A witty illustration or an apt story will accomplish more than columns of argument. The old-time audience demanded a speech of not less than two hours' duration and expected three. The audience of to-day grows restive after the first hour, and is better pleased with forty minutes. It prefers epigrams to arguments and humor to rhetoric. It is still true, however, that the press presents to readers from a speaker who indulges in humor only the funny part of his effort, and he is in serious danger of receiving no credit for ability in the discussion of great questions, no matter how conspicuous that ability may be. The question is always presented to a frequent speaker whether he shall win the applause of the audience and lose the flattering opinion of the critics, or bore his audience and be complimented by readers for wisdom.
When I look back over sixty-five years on the platform in public speaking, and the success of different methods before audiences, political, literary, business, or a legislative committee, or a legislature itself, and especially when I consider my own pleasure in the efforts, the results and compensations have been far greater than the attainment of any office. For, after all, a man might be dull and a bore to himself and others for a lifetime and have the reputation of being a serious thinker and a solid citizen, and yet never reach the presidency.
It was always a delight to listen to George W. Curtis. He was a finished orator of the classic type, but not of the Demosthenian order. His fine personal appearance, his well-modulated and far-reaching voice, and his refined manner at once won the favor of his audience. He was a splendid type of the scholar in politics. In preparing a speech he took as much pains as he did with a volume which he was about to publish.
I accepted under great pressure the invitation to deliver the oration at the unveiling of the Bartholdi Statue of Liberty in New York harbor, because the time was so short, only a few days. Mr. Curtis said to me afterwards: "I was very much surprised that you accepted that invitation. I declined it because there was only a month left before the unveiling. I invariably refuse an invitation for an important address unless I can have three months. I take one month to look up authorities and carefully prepare it and then lay it on the shelf for a month. During that period, while you are paying no attention to the matter, your mind is unconsciously at work upon it. When you resume correcting your manuscript you find that in many things about which you thought well you have changed your mind. Leisurely corrections and additions will perfect the address."
As my orations and speeches have always been the by-product of spare evenings and Sundays taken from an intensely active and busy life, if I had followed any of these examples my twelve volumes of speeches would never have seen the light of day.

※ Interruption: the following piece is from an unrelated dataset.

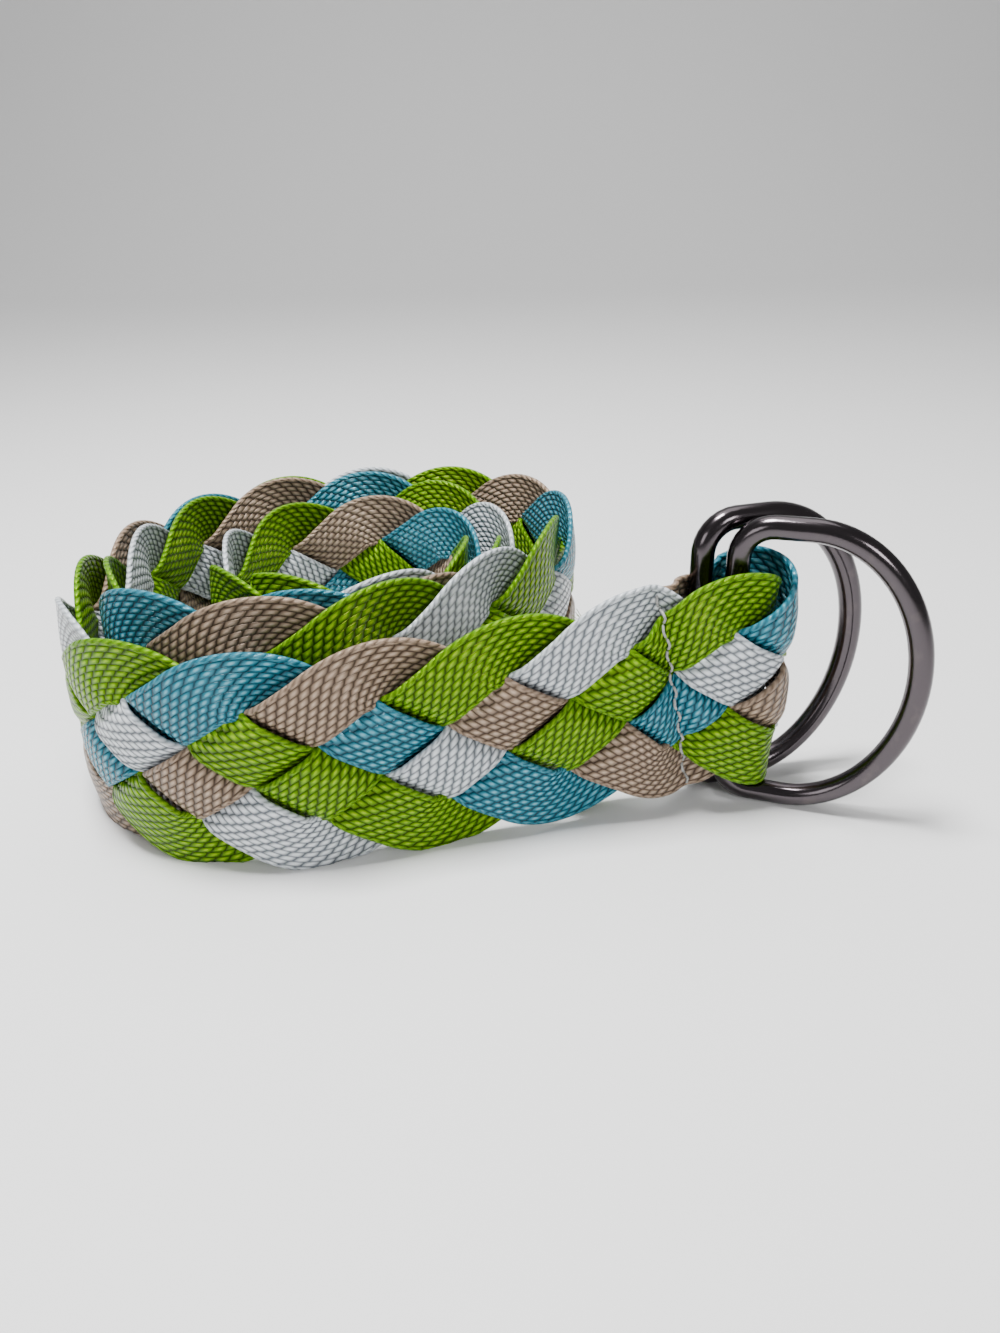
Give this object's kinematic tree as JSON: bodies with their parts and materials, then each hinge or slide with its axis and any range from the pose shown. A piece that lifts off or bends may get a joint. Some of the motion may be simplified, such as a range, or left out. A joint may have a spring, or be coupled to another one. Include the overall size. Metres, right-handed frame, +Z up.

One of the greatest orators of his generation, and I might say of ours, was Robert G. Ingersoll. I was privileged to meet Colonel Ingersoll many times, and on several occasions to be a speaker on the same platform. The zenith of his fame was reached by his "plumed-knight" speech, nominating James G. Blaine for president at the national Republican convention in 1876. It was the testimony of all the delegates that if the vote could have been taken immediately at the conclusion of the speech, Mr. Blaine would have been elected.
Colonel Ingersoll carried off the oratorical honors that campaign in a series of speeches, covering the whole country. I say a series of speeches; he really had but one, which was the most effective campaign address I ever heard, but which he delivered over and over again, and every time with phenomenal success, a success the like of which I have never known. He delivered it to an immense audience in New York, and swept them off their feet. He repeated this triumph the next day at an open-air meeting in Wall Street, and again the next day at a great gathering in New Jersey. The newspapers printed the speech in full every day after its delivery, as if it had been a new and first utterance of the great orator.
I spoke with him several times when he was one of the speakers after an important dinner. It was a rare treat to hear him. The effort apparently was impromptu, and that added to its effect upon his auditors. That it was thoroughly prepared I found by hearing it several times, always unchanged and always producing the same thrilling effect.